ROME, Dec 8 (Reuters) – Italians cast votes on Sunday in a

primary election that is likely to install charismatic Florence

Mayor Matteo Renzi as leader of the centre-left Democratic Party

(PD), the largest bloc in the fragile ruling coalition.

The 38-year-old Renzi is the overwhelming favourite in a

three-way race that will inevitably have an impact on Prime

Minister Enrico Letta, a PD member who did not run, and the

future of a party with a history of deep divisions.

Renzi has bluntly criticised the party’s traditional

left-wing leaders and the government’s failure to make major

economic reforms amid the longest recession in six decades,

leaving some wondering if he will destabilise Letta’s

administration.

Voting – open to all Italians aged 16 and over, and not just

party members – began in the morning, and by 5 p.m. (1600 GMT)

1.95 million people had cast ballots, the PD said.
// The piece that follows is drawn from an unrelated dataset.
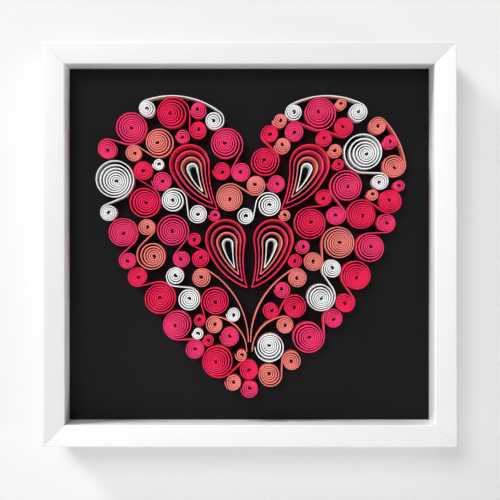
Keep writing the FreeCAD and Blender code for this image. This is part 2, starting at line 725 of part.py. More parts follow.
def main():
    width, height = size("frame_width"), size("frame_height")
    rails = [
        ("rail_bottom", "Sizes.frame_width", Placement()),
        ("rail_top", "Sizes.frame_width",
         Placement(Vector(0, 0, height), Rotation(Vector(0, 1, 0), 180))),
        ("rail_left", "Sizes.frame_height",
         Placement(Vector(-width / 2, 0, height / 2), Rotation(Vector(0, 1, 0), 90))),
        ("rail_right", "Sizes.frame_height",
         Placement(Vector(width / 2, 0, height / 2), Rotation(Vector(0, 1, 0), -90))),
    ]
    nodes = [make_rail(*rail) for rail in rails]
    nodes.append(make_sheet("backing_card", "Sizes.recess - Sizes.frame_depth / 2", "Sizes.card_thickness"))
    nodes.append(make_panel())
    nodes.append(make_tabs([placement for _, _, placement in rails]))
    nodes.append(make_hanger())
    nodes.append(make_nails())
    nodes += make_strips()
    document.recompute()
    for item in document.Objects:
        if "Invalid" in item.State or "Error" in item.State:
            raise RuntimeError(f"{item.Label} did not build: {item.State}")
    for node in nodes:
        if node.Shape.isNull() or not node.Shape.isValid():
            raise RuntimeError(f"{node.Label} has no valid shape")
    os.makedirs("parts", exist_ok=True)
    for node in nodes:
        node.Shape.exportStep(f"parts/{node.Label}.step")
    print(len(nodes), "nodes")


main()
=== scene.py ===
import math
import random

import bpy
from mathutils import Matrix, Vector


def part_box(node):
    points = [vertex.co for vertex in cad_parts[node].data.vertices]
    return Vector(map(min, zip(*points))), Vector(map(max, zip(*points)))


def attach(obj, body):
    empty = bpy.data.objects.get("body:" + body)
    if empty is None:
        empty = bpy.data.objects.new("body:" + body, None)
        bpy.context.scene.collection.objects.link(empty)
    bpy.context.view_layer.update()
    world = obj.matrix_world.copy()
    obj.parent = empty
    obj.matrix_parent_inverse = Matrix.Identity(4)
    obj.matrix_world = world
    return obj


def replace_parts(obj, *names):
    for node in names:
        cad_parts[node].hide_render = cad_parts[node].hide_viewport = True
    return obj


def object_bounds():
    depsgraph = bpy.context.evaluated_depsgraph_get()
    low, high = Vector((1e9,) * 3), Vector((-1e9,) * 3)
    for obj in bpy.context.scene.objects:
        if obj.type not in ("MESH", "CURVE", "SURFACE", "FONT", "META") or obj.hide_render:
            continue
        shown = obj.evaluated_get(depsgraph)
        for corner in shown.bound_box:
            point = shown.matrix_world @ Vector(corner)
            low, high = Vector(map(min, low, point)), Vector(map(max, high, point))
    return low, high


# Quilled paper heart in a deep white box frame, dressed on its CAD frame.
# The layout of the paper is worked out in millimetres and brought to metres when a strip is made.

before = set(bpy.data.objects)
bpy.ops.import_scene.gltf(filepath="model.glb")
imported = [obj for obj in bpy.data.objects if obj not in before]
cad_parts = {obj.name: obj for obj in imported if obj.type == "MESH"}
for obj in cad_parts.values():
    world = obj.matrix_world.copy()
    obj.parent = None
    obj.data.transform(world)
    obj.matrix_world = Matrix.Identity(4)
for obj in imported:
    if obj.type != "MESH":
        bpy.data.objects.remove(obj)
cadBox = [list(corner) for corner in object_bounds()]
scene = bpy.context.scene
mm = 0.001
print("frame loaded:", len(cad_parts), "nodes")


# Materials

def newMaterial(name):
    material = bpy.data.materials.new(name)
    material.use_nodes = True
    tree = material.node_tree
    tree.nodes.clear()
    output = tree.nodes.new("ShaderNodeOutputMaterial")
    shader = tree.nodes.new("ShaderNodeBsdfPrincipled")
    tree.links.new(shader.outputs["BSDF"], output.inputs["Surface"])
    place = tree.nodes.new("ShaderNodeTexCoord")
    return material, tree, shader, place.outputs["Object"]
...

The primary

ends at 8 p.m. and the first partial results are expected to

trickle out an hour later.

If he emerges triumphant, Renzi will not join the

government, but is likely to lead the PD into the next election

as its candidate for prime minister.

The Florence mayor is a dynamic speaker, sometimes compared

to Britain’s Tony Blair, who has no connections to the old-style

left and who has urged “scrapping” the former PD leadership and

policies, making him popular even among centre-right voters,

polls have shown.

Heading into the primary, Renzi’s support was 20 points

above his nearest rival, the 52-year-old Gianni Cuperlo, a

former communist, and even further ahead of the 38-year-old

Web-savvy Pippo Civati, Tecne polling institute said last week.

With the centre-right in disarray after former prime

minister Silvio Berlusconi’s tax-fraud conviction and a

subsequent party split, Renzi has the opportunity to recast the

PD to attract some disillusioned right-wing voters.

Lower taxes – a warhorse for Berlusconi for two decades –

are a central part of his programme, as are promises to change

the electoral law and overhaul labour rules.

“GOVERNMENT WILL LAST”

Two weeks ago, Renzi said that if he won the primary he

would call on the government to step up its reform efforts or

else declare it “finished”. But few, even among his loyalists in

parliament, say it would be to Renzi’s advantage to seek

elections now, as he needs time to unify the party behind him.

For his part, Letta has insisted that the primary will make

his government stronger, and Renzi and the premier will meet as

early as Monday, government and party sources told Reuters.

“The government will last until at least 2015, if not

longer,” one source close to Renzi told Reuters.

But after the primary Renzi may have to tone down his

outspoken rhetoric if he is to conquer the support of the PD, a

party formed by fusing former communists and the left wing of

the centrist Christian Democrats.

Apart from many still-pending economic reforms, the

government faces an unpredictable new challenge following last

week’s move by the Constitutional Court to reject parts of the

current voting law.

The ruling leaves Italy with a proportional voting structure

that would virtually guarantee short-lived coalitions and worsen

the stalemate that has afflicted the system in recent years. It

will take careful negotiations to build support, also outside

the PD, for new election rules.

Though Renzi appears to be heading for a decisive primary

victory with the general public, inside the party he will still

need to build support of those suspicious of his unabashed

ambition, his centrist past and his forceful and unorthodox –

for the left – media presence.

Earlier this year, Renzi went on a TV talent show popular

with teenagers and broadcast by Berlusconi’s network. Dressed in

a black leather jacket, at one point he gave a thumbs-up that

earned him the nickname “Fonzie”, a reference to the laid-back

hero of the U.S. sitcom “Happy Days”.

Renzi embraced it, posing in a leather jacket for a

magazine and explaining: “I want everyone to hear my message”.